One would have to assume that the current City Council is about six times more interested in panhandling than it is in its $541 million dollar budget and the tax rate, which is the highest of any comparable city in the state.

The proposed 2018-2019 budget is about $5.3 million, or 1 percent higher than the current budget. The tax rate remains the same at 63.25 cents per $100 of property valuation.

The city brags about maintaining the same tax rate for nine years, but last year the taxpayers of Greensboro received a stealth tax increase. All the property in Guilford County was reevaluated and the revenue neutral tax rate was 61.14 cents. By not lowering the tax rate to the revenue neutral rate, the city collected over $5 million more in tax money than it would have received if the property had not been reevaluated. So while the rate remained the same the effective tax increase was 2.11 cents.

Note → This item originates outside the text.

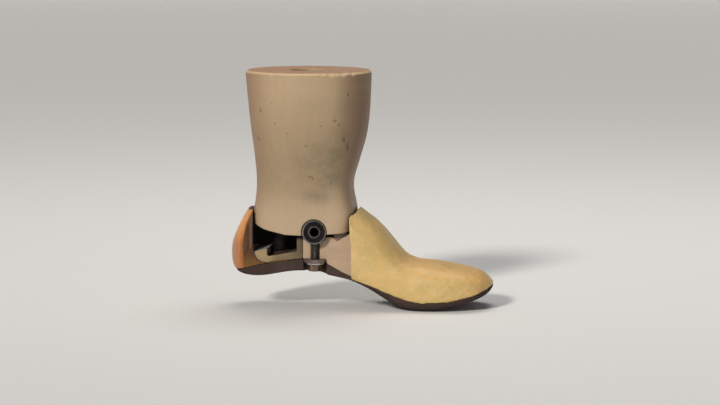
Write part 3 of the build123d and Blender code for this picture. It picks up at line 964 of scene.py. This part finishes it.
def studio():
    """Round pale floor that curves up well beyond every view point. Where it turns its back on the key it
    glows a little, so that it stays even."""
    steps = 10
    turns = 96
    profile = [(1.5, 0.0), (FLOOR_FLAT, 0.0)]
    for step in range(1, steps + 1):
        angle = (pi / 2) * step / steps
        profile.append((FLOOR_FLAT + FLOOR_BEND * sin(angle), FLOOR_BEND * (1 - cos(angle))))
    shape = bmesh.new()
    rings = []
    for r, z in profile:
        angles = [2 * pi * turn / turns for turn in range(turns)]
        rings.append([shape.verts.new((r * cos(angle), r * sin(angle), FLOOR_Z + z)) for angle in angles])
    shape.faces.new(rings[0])
    for lower, upper in zip(rings, rings[1:]):
        band(shape, upper, lower)
    floor = new_piece("studio_floor", shape)
    paint = Paint("studio_paper")
    tooth = paint.noise((300, 300, 300), detail=3)
    colour = paint.mix(paint.spread(tooth, 0.3, 0.7), (0.80, 0.79, 0.77), (0.82, 0.81, 0.79))
    paint.shader.inputs["Emission Color"].default_value = (1.0, 0.99, 0.97, 1.0)
    key_side = paint.calc("ADD", paint.calc("MULTIPLY", paint.part("X"), TO_KEY[0]),
                          paint.calc("MULTIPLY", paint.part("Y"), TO_KEY[1]))
    turned_up = paint.calc("POWER", paint.zone("Z", (FLOOR_Z, FLOOR_Z + 0.4)), 0.5)
    glow = paint.calc("MULTIPLY", turned_up, paint.spread(key_side, -2.0, 2.0, 0.0, 0.32))
    paint.feed(glow, paint.shader.inputs["Emission Strength"])
    floor.data.materials.append(paint.done(colour, 0.9, paint.bump(tooth, 0.02 * MM)))


def facing(direction):
    """Rotation of a light or camera that looks along the direction."""
    return direction.to_track_quat("-Z", "Y").to_euler()


def soft_light(name, place, aim, size, watts, colour):
    """Square area light."""
    data = bpy.data.lights.new(name, "AREA")
    data.size = size
    data.energy = watts
    data.color = colour
    lamp = in_scene(name, data)
    lamp.location = place
    lamp.rotation_euler = facing(aim - place)


def lights():
    """Wide soft key from the upper left, weak fill from the right, a little from above."""
    middle = (cad_box[0] + cad_box[1]) / 2
    data = bpy.data.lights.new("key", "SUN")
    data.energy = 2.5
    data.angle = radians(10)
    data.color = (1.0, 0.96, 0.90)
    in_scene("key", data).rotation_euler = facing(KEY_WAY)
    soft_light("fill", middle + Vector((1.5, -1.8, 0.3)), middle, 1.2, 3, (0.94, 0.97, 1.0))
    soft_light("top", middle + Vector((0.1, 0.5, 1.6)), middle, 1.0, 11, (1.0, 0.98, 0.95))
    world = bpy.data.worlds.new("studio")
    world.use_nodes = True
    background = world.node_tree.nodes["Background"]
    background.inputs["Color"].default_value = (0.86, 0.88, 0.92, 1)
    background.inputs["Strength"].default_value = 0.20
    bpy.context.scene.world = world
    bpy.context.scene.view_settings.view_transform = "Standard"


AZIMUTH = radians(7.5)
ELEVATION = radians(6.6)
DISTANCE = 3.0
AIM = Vector((51.2 * MM, 0, -132.6 * MM))


def camera():
    """A long lens three metres away, a little to the toe side and above."""
    back = Vector((sin(AZIMUTH) * cos(ELEVATION), -cos(AZIMUTH) * cos(ELEVATION), sin(ELEVATION)))
    data = bpy.data.cameras.new("camera")
    data.sensor_width = 36
    data.lens = 150
    view = in_scene("camera", data)
    view.location = AIM + back * DISTANCE
    view.rotation_euler = facing(-back)
    bpy.context.scene.camera = view


studio()
lights()
camera()
ankle_block()
foot_cover()
heel_cover()
full_sole()
keels()
axle()
for side, where in ((-1, "outer"), (1, "inner")):
    eye_bolt(side, where)
    eye_bush(side, where)
    stud_ring("leather_pad_" + where, "stud_pad_" + where, "leather_pad", PAD, edge=0.7 * MM)
    stud_ring("plain_washer_" + where, "stud_washer_" + where, "steel", STEEL, edge=0.35 * MM)
    stud_nut(where)
heel_bumper()
bumper_seat()
front_bumper()
carried_over()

This year there is no tax increase, but water rates will increase by 3.5 percent.

The city is also raising the rates in the city-owned parking decks in January 2019 from $65 a month to $85 a month. This is supposed to put Greensboro more in tune with what other cities in North Carolina are charging for parking in downtown parking decks. But is a law firm in downtown Greensboro going to move to Durham because the monthly parking fee in the decks is lower? The real competition is from the numerous office buildings and office parks in the city where parking is free. The city needs the money to pay for the new downtown parking decks, but to justify it by comparing the parking rates in other cities doesn’t seem to make sense.

The city in 2018-2019 will raise the minimum wage of all full-time and benefitted employees to $15 an hour, or about $31,000 a year. The only city employees who are not being paid a minimum of $15 an hour will be some part-time employees. The City Council had asked that all city employees including, part-time, be raised to $15 an hour in the next fiscal year but seems satisfied with this proposal from staff.